Photo by By Chris Isidore and Vanessa Yurkevich, courtesy of CNN
Story by Toriana Williams / Contributing Writer
Around 50,000 General Motor employees with the United Auto Workers union went on strike on Sunday, September 15, until October 26.
This strike, which lasted one month and 11 days, was the longest auto worker strike in 50 years. Employees at 50 different plants in the United States walked out of their jobs to fight for fair wages, affordable health care, profit sharing, job security and much more.
The strike was in response to the expiration of the collective bargaining agreement from 2015 and negatively affected both the workers and GM.
A collective bargaining agreement is a contract between an employer and a trade union setting the terms and conditions of employment and working conditions of employees.
As Terry Dittes, the lead UAW negotiator at GM, discussed terms with GM, auto workers spent over a month living off of $250 a week in strike pay as opposed to their usual checks nearing or above $1,200.
“We understand strikes are difficult and disruptive to families,” GM said in a statement.
GM stopped paying for health care coverage for striking workers two days after the strike started, forcing them to pick up coverage that wasn’t as comprehensive through COBRA with the help of the union.
At the end of the strike, it was concluded that GM lost nearly $2.9 billion due to halted production at 31 factories and displacement and job loss at 21 other facilities.
“I work on all the GM parts that get shipped out. When the strike was going on, they hadn’t made any parts, and they cut the option for overtime because GM makes up a big part of the car industry,” said Williams Brock, an employee at L&W Supply, one of the 21 other facilities that were affected.
Brock was shifted from department to department as the strike continued. He contributed the continuous move to the fact they were idled.
No parts were being made so there was no work to do.
“Others were fired, and they cut all the temporary workers, which was very sudden,” said Brock. After the strike finally ended, it took two days for everything to go back to normal.
The strike resulted in a few wins but one major loss.
“Beginning January 6, 2020, the contract gives full-time temporary workers a shortened path to permanent status, and beginning January 1, 2021, provides a path for part-time, temporary employees to convert to regular status. The contract also provides for improved paid and unpaid time off for temporary workers,” according to the International Union, United Automobile, Aerospace and Agricultural Implement Workers of America (UAW).

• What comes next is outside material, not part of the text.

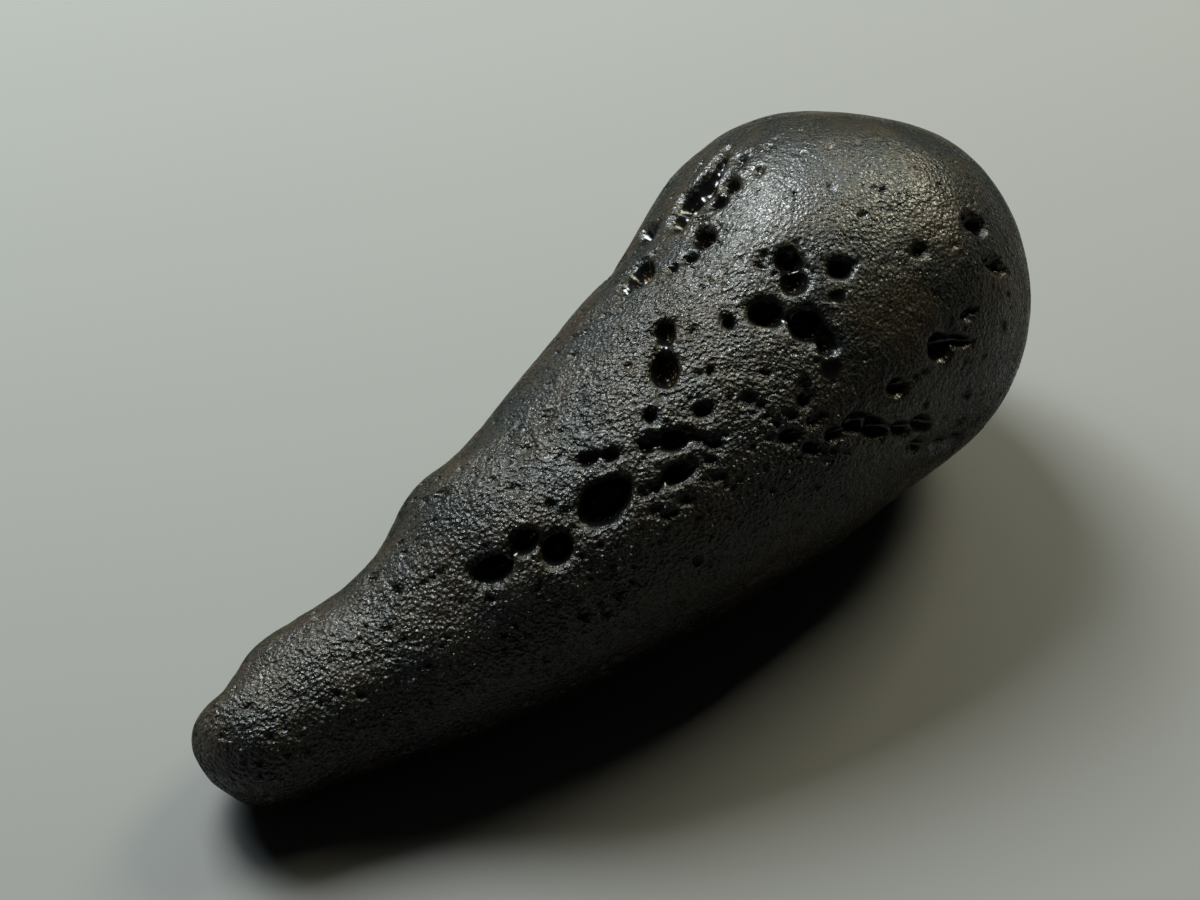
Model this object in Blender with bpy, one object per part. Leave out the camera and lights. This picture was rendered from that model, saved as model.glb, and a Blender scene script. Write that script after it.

The contract establishes an $11,000 ratification bonus for seniority employees and a $4,500 ratification bonus for temporary employees.
Workers are guaranteed a 3 percent pay raise and a 4 percent lump-sum increase in alternating years.
GM also agreed to lift the $12,000 cap on profit-sharing. So now there’s no limit to the commission workers can receive from GM’s profits.
Right now, they each get $1,000 for every $1 billion the company earns.
As great as these advancements sound, loss is still prevalent.
“Union negotiators were unable to get GM to move car production from Mexico to a shuttered factory in Ohio. The fate of the Lordstown, Ohio, plant, which once produced the Chevy Cruze, was perhaps the most sensitive issue on the table,” according to an analysis by the New York Post.
Fortunately, GM executives have promised to open an electric car battery factory near the Lordstown plant. However, it doesn’t justify the closing of the Lordstown plant because it would only employ a few hundred people at lower wages.
The auto worker’s healthcare plans went untouched.